Part 2: Indexing the Vector Space

Published in

GoPenAI

6 min readJan 4, 2024

This part delves into the nature and applications of vector indexes. We now embark on a journey to explore the intricacies and functionalities of vector indexing.

Differences between index and vector index ?

Index:

Structure: A data structure that organizes data to speed up search and retrieval operations. It’s like a book’s index, pointing to the location of specific information within a database.
Purpose: Optimizes queries for exact matches and range-based searches on scalar (single-value) data.
Data types: Works with numbers, text, dates, etc.
Usage Examples:

Traditional Index:
Finding products with a price between $20 and $35
Retrieving customer records by email address
Ordering search results by relevance score

Vector Index:

Structure: Designed for multidimensional data called vectors, often representing semantic information (e.g., image features, text embeddings).
Purpose: Optimizes queries for similarity searches, finding vectors that are semantically close to a query vector.
Data types: Works with vectors (arrays of numbers representing features or embeddings).
Usage Examples:

Image search: Finding similar images based on visual features
Text search: Retrieving semantically related documen
Recommendation systems: Suggesting similar items based on user preferences

Further understanding on vector indexing

The efficacy of generative AI models hinges upon their ability to access and integrate relevant information from vast data repositories.
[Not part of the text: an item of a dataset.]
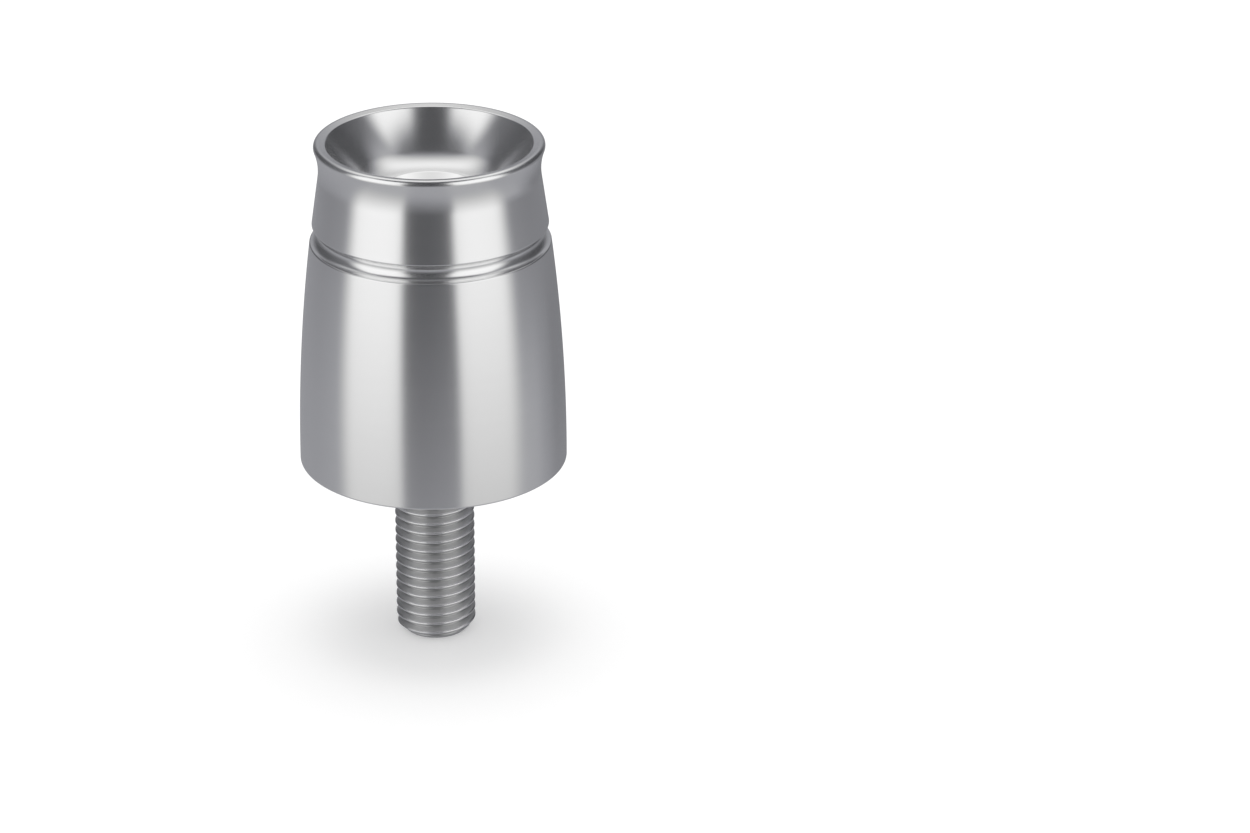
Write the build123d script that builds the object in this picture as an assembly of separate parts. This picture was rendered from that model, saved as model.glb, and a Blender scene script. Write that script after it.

This necessitates a robust mechanism for efficiently searching and retrieving data points within these repositories. This is where vector indexing plays a crucial role.

Vector indexing offers a structured approach for organizing and accessing high-dimensional vector representations of data. These vectors, essentially numerical fingerprints of data objects, capture the intrinsic meaning and relationships between them. By leveraging the power of vector indexing, generative AI models can pinpoint specific data points within large datasets with remarkable speed and accuracy.

The foundation of this efficiency lies in the embedding process. Vector Embeddings translate data objects, such as text or images, into numerical vectors, thereby allowing for quantitative comparisons and proximity estimations within a multidimensional space. This spatial representation enables the vector index to identify data points that share similar features, effectively clustering them together in vector space.

To enhance the comprehensibility of this concept, consider regarding vectors as coordinates within an n-dimensional space. A practical illustration involves portraying words within a 2-dimensional space. When employing an algorithm that has assimilated word relations or co-occurrence statistics from a corpus, such as GloVe, individual words can be assigned coordinates (vectors) based on their likeness to other words. These algorithms are underpinned by principles from Machine Learning and Natural Language Processing.

The accompanying diagram illustrates a simplified representation of this concept. Notably, the proximity of the words “Apple” and “Banana” is evident, indicative of their similarity. The distance between these words, determined by the separation between their respective vectors, is minimal. Conversely, these fruits exhibit greater separation from the words “Newspaper” and “Magazine.”

Similarity measure

To conduct a search and extract information from a collection of embeddings, it is imperative to establish a methodology for comparing two vectors. This comparison is commonly referred to as a similarity measure or similarity metric. Such metrics ascertain the likeness of two vectors by evaluating the distance or angle between them. Typical similarity metrics employed in vector search are:

Cosine Similarity: This metric gauges the angle formed between the two vectors. The resulting values span from -1 to 1, where a value of 1 indicates that both vectors align in the same direction, -1 signifies opposite directions, and 0 implies orthogonality (perpendicularity).
Dot Product / Inner Product: This metric assesses how well two vectors align with one another. The values extend from -∞ to ∞. Positive values signify that the vectors point in the same direction, negative values indicate opposite directions, and a value of 0 denotes orthogonality.
Euclidean Distance: This metric measures the distance separating two vectors. The values range from 0 to ∞, with zero denoting identical vectors and larger numerical values signifying greater spatial separation between them.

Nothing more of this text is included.